Below is a listing; reproduce each line of it exactly.
━━━━━━━━
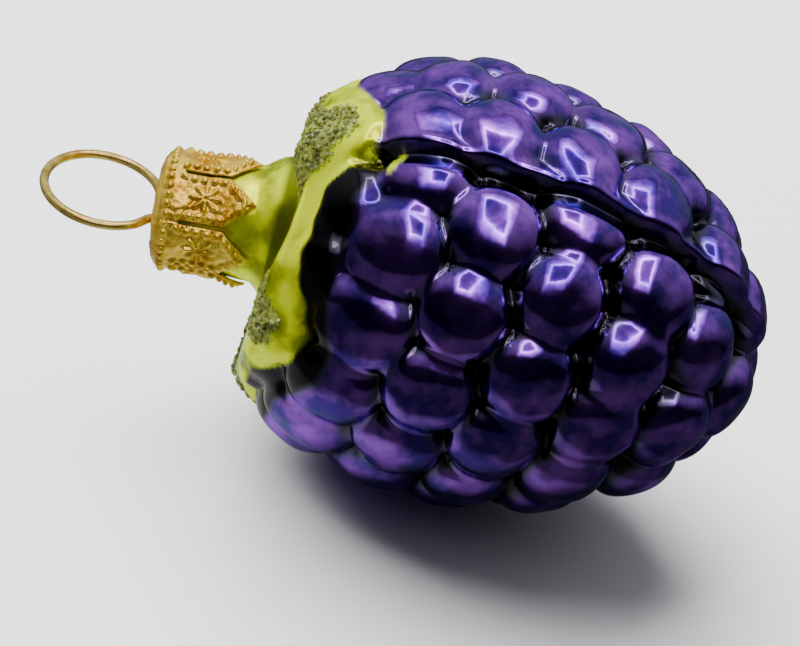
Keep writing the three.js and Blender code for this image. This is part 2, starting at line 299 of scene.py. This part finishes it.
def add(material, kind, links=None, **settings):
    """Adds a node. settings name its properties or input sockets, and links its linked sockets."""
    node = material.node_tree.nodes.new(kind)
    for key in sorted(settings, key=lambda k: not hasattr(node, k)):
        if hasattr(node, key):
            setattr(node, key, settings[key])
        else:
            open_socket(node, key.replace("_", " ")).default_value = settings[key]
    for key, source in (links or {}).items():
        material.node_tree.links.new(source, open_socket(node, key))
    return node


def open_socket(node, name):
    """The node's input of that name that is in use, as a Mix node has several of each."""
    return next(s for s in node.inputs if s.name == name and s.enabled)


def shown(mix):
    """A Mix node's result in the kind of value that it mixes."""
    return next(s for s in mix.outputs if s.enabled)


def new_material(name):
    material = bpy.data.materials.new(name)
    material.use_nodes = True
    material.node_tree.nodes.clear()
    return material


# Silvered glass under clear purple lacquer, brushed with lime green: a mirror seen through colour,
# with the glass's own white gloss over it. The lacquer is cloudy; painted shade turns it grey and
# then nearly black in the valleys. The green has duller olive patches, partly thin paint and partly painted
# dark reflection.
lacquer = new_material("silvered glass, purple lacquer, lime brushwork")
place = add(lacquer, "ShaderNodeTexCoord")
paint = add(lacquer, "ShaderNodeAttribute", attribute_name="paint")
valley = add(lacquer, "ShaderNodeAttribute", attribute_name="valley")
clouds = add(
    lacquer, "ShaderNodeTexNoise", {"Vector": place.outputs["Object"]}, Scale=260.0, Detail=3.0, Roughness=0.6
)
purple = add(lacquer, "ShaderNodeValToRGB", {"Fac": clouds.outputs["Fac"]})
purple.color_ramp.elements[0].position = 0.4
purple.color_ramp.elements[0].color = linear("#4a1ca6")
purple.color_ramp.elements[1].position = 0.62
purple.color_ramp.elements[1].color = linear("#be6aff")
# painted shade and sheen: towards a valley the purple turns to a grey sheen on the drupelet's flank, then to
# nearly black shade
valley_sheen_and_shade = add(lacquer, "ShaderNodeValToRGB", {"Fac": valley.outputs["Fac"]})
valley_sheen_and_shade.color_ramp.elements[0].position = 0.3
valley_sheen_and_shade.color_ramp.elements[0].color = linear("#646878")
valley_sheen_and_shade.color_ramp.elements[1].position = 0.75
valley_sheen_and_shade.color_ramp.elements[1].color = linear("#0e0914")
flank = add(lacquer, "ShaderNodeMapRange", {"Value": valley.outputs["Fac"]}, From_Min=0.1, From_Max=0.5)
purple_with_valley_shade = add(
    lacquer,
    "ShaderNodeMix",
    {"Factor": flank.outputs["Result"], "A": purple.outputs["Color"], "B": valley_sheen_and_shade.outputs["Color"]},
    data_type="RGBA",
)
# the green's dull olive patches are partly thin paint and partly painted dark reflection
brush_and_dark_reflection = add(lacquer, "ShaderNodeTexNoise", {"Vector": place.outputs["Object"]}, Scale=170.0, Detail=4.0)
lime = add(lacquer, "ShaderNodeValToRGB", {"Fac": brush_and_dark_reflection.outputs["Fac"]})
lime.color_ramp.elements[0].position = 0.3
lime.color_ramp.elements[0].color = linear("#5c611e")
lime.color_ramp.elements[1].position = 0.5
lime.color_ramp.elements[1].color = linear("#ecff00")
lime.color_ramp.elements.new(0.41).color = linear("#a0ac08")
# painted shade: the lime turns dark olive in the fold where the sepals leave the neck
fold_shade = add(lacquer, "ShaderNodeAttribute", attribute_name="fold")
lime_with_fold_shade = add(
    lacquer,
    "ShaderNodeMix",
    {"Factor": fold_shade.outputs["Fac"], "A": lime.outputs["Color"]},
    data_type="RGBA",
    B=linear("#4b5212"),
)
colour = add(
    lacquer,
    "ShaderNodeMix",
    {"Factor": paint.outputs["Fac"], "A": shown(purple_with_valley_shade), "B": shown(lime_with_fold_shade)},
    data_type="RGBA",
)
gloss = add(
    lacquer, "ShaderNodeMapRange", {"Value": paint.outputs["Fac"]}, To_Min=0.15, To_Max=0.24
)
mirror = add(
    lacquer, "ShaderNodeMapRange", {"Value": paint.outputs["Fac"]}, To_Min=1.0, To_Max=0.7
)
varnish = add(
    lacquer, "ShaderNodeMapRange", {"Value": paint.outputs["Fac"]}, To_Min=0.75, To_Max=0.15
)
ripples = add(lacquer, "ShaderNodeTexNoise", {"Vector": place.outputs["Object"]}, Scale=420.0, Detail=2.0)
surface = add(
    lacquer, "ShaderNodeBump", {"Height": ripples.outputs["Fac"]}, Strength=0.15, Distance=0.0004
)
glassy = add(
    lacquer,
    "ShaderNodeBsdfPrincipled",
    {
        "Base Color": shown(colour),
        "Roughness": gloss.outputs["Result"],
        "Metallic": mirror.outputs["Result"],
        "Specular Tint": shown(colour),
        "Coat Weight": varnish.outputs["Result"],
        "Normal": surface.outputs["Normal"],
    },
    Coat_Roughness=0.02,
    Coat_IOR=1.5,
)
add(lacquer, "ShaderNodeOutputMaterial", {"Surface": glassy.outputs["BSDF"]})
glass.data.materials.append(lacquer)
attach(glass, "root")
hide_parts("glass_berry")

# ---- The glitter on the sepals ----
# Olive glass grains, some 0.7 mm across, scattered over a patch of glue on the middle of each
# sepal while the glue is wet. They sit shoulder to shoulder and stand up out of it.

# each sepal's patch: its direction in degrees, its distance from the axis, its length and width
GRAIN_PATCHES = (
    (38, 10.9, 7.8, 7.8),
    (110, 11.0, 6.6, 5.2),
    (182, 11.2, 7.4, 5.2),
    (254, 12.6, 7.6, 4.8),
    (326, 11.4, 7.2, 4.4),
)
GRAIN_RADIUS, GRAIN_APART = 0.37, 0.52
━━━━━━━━
Finished exercise:
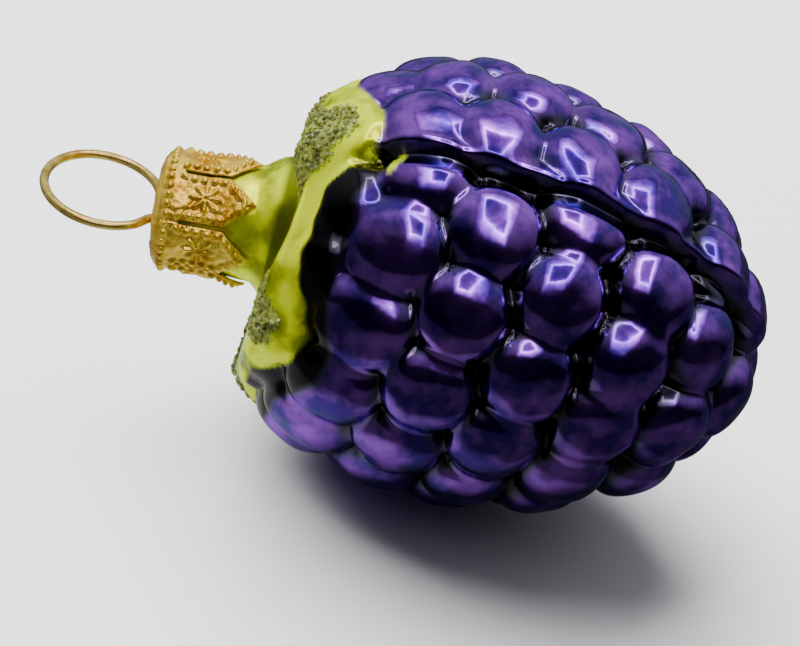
Keep writing the three.js and Blender code for this image. This is part 2, starting at line 299 of scene.py. This part finishes it.
def add(material, kind, links=None, **settings):
    """Adds a node. settings name its properties or input sockets, and links its linked sockets."""
    node = material.node_tree.nodes.new(kind)
    for key in sorted(settings, key=lambda k: not hasattr(node, k)):
        if hasattr(node, key):
            setattr(node, key, settings[key])
        else:
            open_socket(node, key.replace("_", " ")).default_value = settings[key]
    for key, source in (links or {}).items():
        material.node_tree.links.new(source, open_socket(node, key))
    return node


def open_socket(node, name):
    """The node's input of that name that is in use, as a Mix node has several of each."""
    return next(s for s in node.inputs if s.name == name and s.enabled)


def shown(mix):
    """A Mix node's result in the kind of value that it mixes."""
    return next(s for s in mix.outputs if s.enabled)


def new_material(name):
    material = bpy.data.materials.new(name)
    material.use_nodes = True
    material.node_tree.nodes.clear()
    return material


# Silvered glass under clear purple lacquer, brushed with lime green: a mirror seen through colour,
# with the glass's own white gloss over it. The lacquer is cloudy; painted shade turns it grey and
# then nearly black in the valleys. The green has duller olive patches, partly thin paint and partly painted
# dark reflection.
lacquer = new_material("silvered glass, purple lacquer, lime brushwork")
place = add(lacquer, "ShaderNodeTexCoord")
paint = add(lacquer, "ShaderNodeAttribute", attribute_name="paint")
valley = add(lacquer, "ShaderNodeAttribute", attribute_name="valley")
clouds = add(
    lacquer, "ShaderNodeTexNoise", {"Vector": place.outputs["Object"]}, Scale=260.0, Detail=3.0, Roughness=0.6
)
purple = add(lacquer, "ShaderNodeValToRGB", {"Fac": clouds.outputs["Fac"]})
purple.color_ramp.elements[0].position = 0.4
purple.color_ramp.elements[0].color = linear("#4a1ca6")
purple.color_ramp.elements[1].position = 0.62
purple.color_ramp.elements[1].color = linear("#be6aff")
# painted shade and sheen: towards a valley the purple turns to a grey sheen on the drupelet's flank, then to
# nearly black shade
valley_sheen_and_shade = add(lacquer, "ShaderNodeValToRGB", {"Fac": valley.outputs["Fac"]})
valley_sheen_and_shade.color_ramp.elements[0].position = 0.3
valley_sheen_and_shade.color_ramp.elements[0].color = linear("#646878")
valley_sheen_and_shade.color_ramp.elements[1].position = 0.75
valley_sheen_and_shade.color_ramp.elements[1].color = linear("#0e0914")
flank = add(lacquer, "ShaderNodeMapRange", {"Value": valley.outputs["Fac"]}, From_Min=0.1, From_Max=0.5)
purple_with_valley_shade = add(
    lacquer,
    "ShaderNodeMix",
    {"Factor": flank.outputs["Result"], "A": purple.outputs["Color"], "B": valley_sheen_and_shade.outputs["Color"]},
    data_type="RGBA",
)
# the green's dull olive patches are partly thin paint and partly painted dark reflection
brush_and_dark_reflection = add(lacquer, "ShaderNodeTexNoise", {"Vector": place.outputs["Object"]}, Scale=170.0, Detail=4.0)
lime = add(lacquer, "ShaderNodeValToRGB", {"Fac": brush_and_dark_reflection.outputs["Fac"]})
lime.color_ramp.elements[0].position = 0.3
lime.color_ramp.elements[0].color = linear("#5c611e")
lime.color_ramp.elements[1].position = 0.5
lime.color_ramp.elements[1].color = linear("#ecff00")
lime.color_ramp.elements.new(0.41).color = linear("#a0ac08")
# painted shade: the lime turns dark olive in the fold where the sepals leave the neck
fold_shade = add(lacquer, "ShaderNodeAttribute", attribute_name="fold")
lime_with_fold_shade = add(
    lacquer,
    "ShaderNodeMix",
    {"Factor": fold_shade.outputs["Fac"], "A": lime.outputs["Color"]},
    data_type="RGBA",
    B=linear("#4b5212"),
)
colour = add(
    lacquer,
    "ShaderNodeMix",
    {"Factor": paint.outputs["Fac"], "A": shown(purple_with_valley_shade), "B": shown(lime_with_fold_shade)},
    data_type="RGBA",
)
gloss = add(
    lacquer, "ShaderNodeMapRange", {"Value": paint.outputs["Fac"]}, To_Min=0.15, To_Max=0.24
)
mirror = add(
    lacquer, "ShaderNodeMapRange", {"Value": paint.outputs["Fac"]}, To_Min=1.0, To_Max=0.7
)
varnish = add(
    lacquer, "ShaderNodeMapRange", {"Value": paint.outputs["Fac"]}, To_Min=0.75, To_Max=0.15
)
ripples = add(lacquer, "ShaderNodeTexNoise", {"Vector": place.outputs["Object"]}, Scale=420.0, Detail=2.0)
surface = add(
    lacquer, "ShaderNodeBump", {"Height": ripples.outputs["Fac"]}, Strength=0.15, Distance=0.0004
)
glassy = add(
    lacquer,
    "ShaderNodeBsdfPrincipled",
    {
        "Base Color": shown(colour),
        "Roughness": gloss.outputs["Result"],
        "Metallic": mirror.outputs["Result"],
        "Specular Tint": shown(colour),
        "Coat Weight": varnish.outputs["Result"],
        "Normal": surface.outputs["Normal"],
    },
    Coat_Roughness=0.02,
    Coat_IOR=1.5,
)
add(lacquer, "ShaderNodeOutputMaterial", {"Surface": glassy.outputs["BSDF"]})
glass.data.materials.append(lacquer)
attach(glass, "root")
hide_parts("glass_berry")

# ---- The glitter on the sepals ----
# Olive glass grains, some 0.7 mm across, scattered over a patch of glue on the middle of each
# sepal while the glue is wet. They sit shoulder to shoulder and stand up out of it.

# each sepal's patch: its direction in degrees, its distance from the axis, its length and width
GRAIN_PATCHES = (
    (38, 10.9, 7.8, 7.8),
    (110, 11.0, 6.6, 5.2),
    (182, 11.2, 7.4, 5.2),
    (254, 12.6, 7.6, 4.8),
    (326, 11.4, 7.2, 4.4),
)
GRAIN_RADIUS, GRAIN_APART = 0.37, 0.52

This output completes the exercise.